19. The non-transitory computer readable medium according to claim 18, wherein the model pre-training process comprises performing training according to the pre-training dataset to obtain a general pre-training model, the pre-training model comprising at least one of the general pre-training model or a dedicated pre-training model, wherein the dedicated pre-training model is generated by the producer service module according to the general pre-training model and that corresponds to a downstream task instructed by the model producer, and the method further comprises:

generating a code development template corresponding to the dedicated pre-training model; and

providing the code development template to the model optimizer; and modifying model structure codes and/or model parameters of the dedicated pre-training model according to a model modification instruction issued by the model optimizer.
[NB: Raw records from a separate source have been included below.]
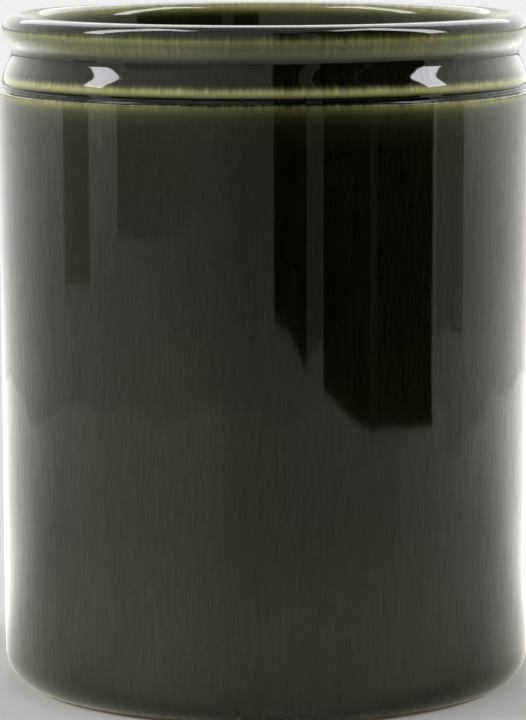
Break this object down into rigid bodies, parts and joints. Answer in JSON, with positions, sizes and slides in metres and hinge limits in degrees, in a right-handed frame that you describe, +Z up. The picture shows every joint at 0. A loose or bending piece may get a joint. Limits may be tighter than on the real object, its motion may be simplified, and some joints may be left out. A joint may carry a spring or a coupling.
{
  "type": "brush holder pot",
  "caption": "Round thrown stoneware brush pot with a rolled rim, coved neck, turned groove and dark olive runny glaze over a bare foot ring.",
  "frame": {"origin": "centre of the foot, on the plane the pot stands on", "axes": "+Z up along the pot's axis of turning; +X and +Y are equivalent"},
  "size_m": [0.11, 0.11, 0.139],
  "materials": {
    "bare_stoneware": "unglazed fired stoneware, matt and slightly gritty, tan to warm grey",
    "outside_glaze": "glossy dark olive glaze with fine vertical runs, breaking to straw on the shoulder, groove lips and rim",
    "liner_glaze": "the same glaze inside, a little lighter, breaking to straw at the rim",
    "base_glaze": "the same glaze, pooled in the recess under the base"
  },
  "bodies": {
    "root": {"stoneware_body": "bare_stoneware", "outside_glaze": "outside_glaze", "liner_glaze": "liner_glaze", "base_glaze": "base_glaze"}
  },
  "joints": []
}
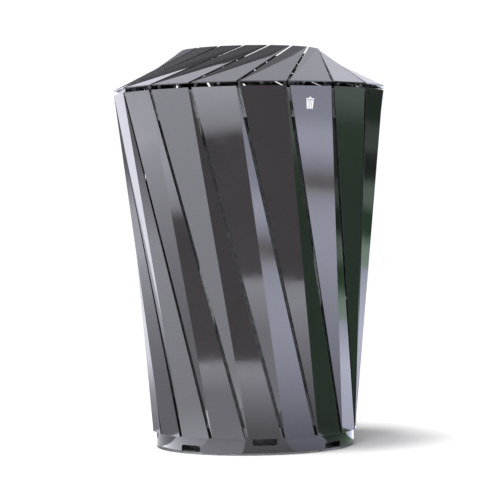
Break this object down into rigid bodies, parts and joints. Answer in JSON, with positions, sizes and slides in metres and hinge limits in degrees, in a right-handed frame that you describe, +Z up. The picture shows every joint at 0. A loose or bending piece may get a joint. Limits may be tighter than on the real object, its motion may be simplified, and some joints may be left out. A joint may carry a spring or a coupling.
{
  "type": "litter bin",
  "caption": "Tapered litter bin of tall folded steel slats set at a twist, with a hinged slatted hood, an open throat, a cam lock and a lift-out liner.",
  "frame": {"origin": "on the bin's vertical axis at the ground, in the middle of the base plate's underside", "axes": "+Z up; -Y towards the front, where the lock is; +Y towards the hinge; +X to the right seen from the front"},
  "size_m": [0.6884, 0.6946, 1],
  "materials": {
    "gloss_powder_coat": "gloss anthracite powder coat",
    "galvanised_steel": "hot-dip galvanised, matt spangle",
    "zinc_plated_steel": "bright zinc plate",
    "stainless_steel": "satin stainless",
    "buffer_rubber": "grey moulded rubber"
  },
  "bodies": {
    "body": {"base_plate": "galvanised_steel", "base_ring": "gloss_powder_coat", "uprights": "galvanised_steel", "upper_hoop": "galvanised_steel", "body_slat_1": "gloss_powder_coat", "body_slat_2": "gloss_powder_coat", "body_slat_3": "gloss_powder_coat", "body_slat_4": "gloss_powder_coat", "body_slat_5": "gloss_powder_coat", "body_slat_6": "gloss_powder_coat", "body_slat_7": "gloss_powder_coat", "body_slat_8": "gloss_powder_coat", "body_slat_9": "gloss_powder_coat", "body_slat_10": "gloss_powder_coat", "body_slat_11": "gloss_powder_coat", "body_slat_12": "gloss_powder_coat", "body_slat_13": "gloss_powder_coat", "body_slat_14": "gloss_powder_coat", "body_slat_15": "gloss_powder_coat", "body_slat_16": "gloss_powder_coat", "body_slat_17": "gloss_powder_coat", "body_slat_18": "gloss_powder_coat", "body_slat_fixings": "zinc_plated_steel", "lid_buffers": "buffer_rubber", "hinge_body_leaf": "gloss_powder_coat", "hinge_pin": "stainless_steel", "frame_screws": "zinc_plated_steel", "lock_plate": "galvanised_steel", "lock_bush": "stainless_steel", "liner": "galvanised_steel", "handle_ears": "galvanised_steel"},
    "hood": {"hood_eave_ring": "galvanised_steel", "hood_throat_ring": "galvanised_steel", "hood_slat_1": "gloss_powder_coat", "hood_slat_2": "gloss_powder_coat", "hood_slat_3": "gloss_powder_coat", "hood_slat_4": "gloss_powder_coat", "hood_slat_5": "gloss_powder_coat", "hood_slat_6": "gloss_powder_coat", "hood_slat_7": "gloss_powder_coat", "hood_slat_8": "gloss_powder_coat", "hood_slat_9": "gloss_powder_coat", "hood_slat_10": "gloss_powder_coat", "hood_slat_11": "gloss_powder_coat", "hood_slat_12": "gloss_powder_coat", "hood_slat_13": "gloss_powder_coat", "hood_slat_14": "gloss_powder_coat", "hood_slat_15": "gloss_powder_coat", "hood_slat_16": "gloss_powder_coat", "hood_slat_17": "gloss_powder_coat", "hood_slat_18": "gloss_powder_coat", "hood_slat_fixings": "zinc_plated_steel", "hinge_hood_leaf": "gloss_powder_coat", "hood_screws": "zinc_plated_steel", "lock_keeper": "galvanised_steel"},
    "lock": {"lock_spindle": "stainless_steel", "lock_cam": "zinc_plated_steel"},
    "handle_left": {"liner_handle_left": "zinc_plated_steel"},
    "handle_right": {"liner_handle_right": "zinc_plated_steel"}
  },
  "joints": [
    {"name": "hood_hinge", "type": "hinge", "parent": "body", "child": "hood", "pos_m": [0, 0.34876, 0.896], "axis": [-1, 0, 0], "range_deg": [0, 100]},
    {"name": "lock_turn", "type": "hinge", "parent": "body", "child": "lock", "pos_m": [0.06077, -0.29218, 0.838], "axis": [-0.2036, 0.979, 0], "range_deg": [0, 90]},
    {"name": "handle_left_swing", "type": "hinge", "parent": "body", "child": "handle_left", "pos_m": [-0.24201, 0, 0.79], "axis": [0, -1, 0], "range_deg": [0, 170]},
    {"name": "handle_right_swing", "type": "hinge", "parent": "body", "child": "handle_right", "pos_m": [0.24201, 0, 0.79], "axis": [0, 1, 0], "range_deg": [0, 170]}
  ]
}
20. The non-transitory computer readable medium according to claim 18, wherein the method further comprises:

deploying the pre-training model or the optimized model on a device corresponding to the model consumer through the service interface, for performing offline inference on the data provided by the model consumer; or

acquiring, through the service interface, the data provided by the model consumer, and invoking the pre-training model or the optimized model to perform online inference.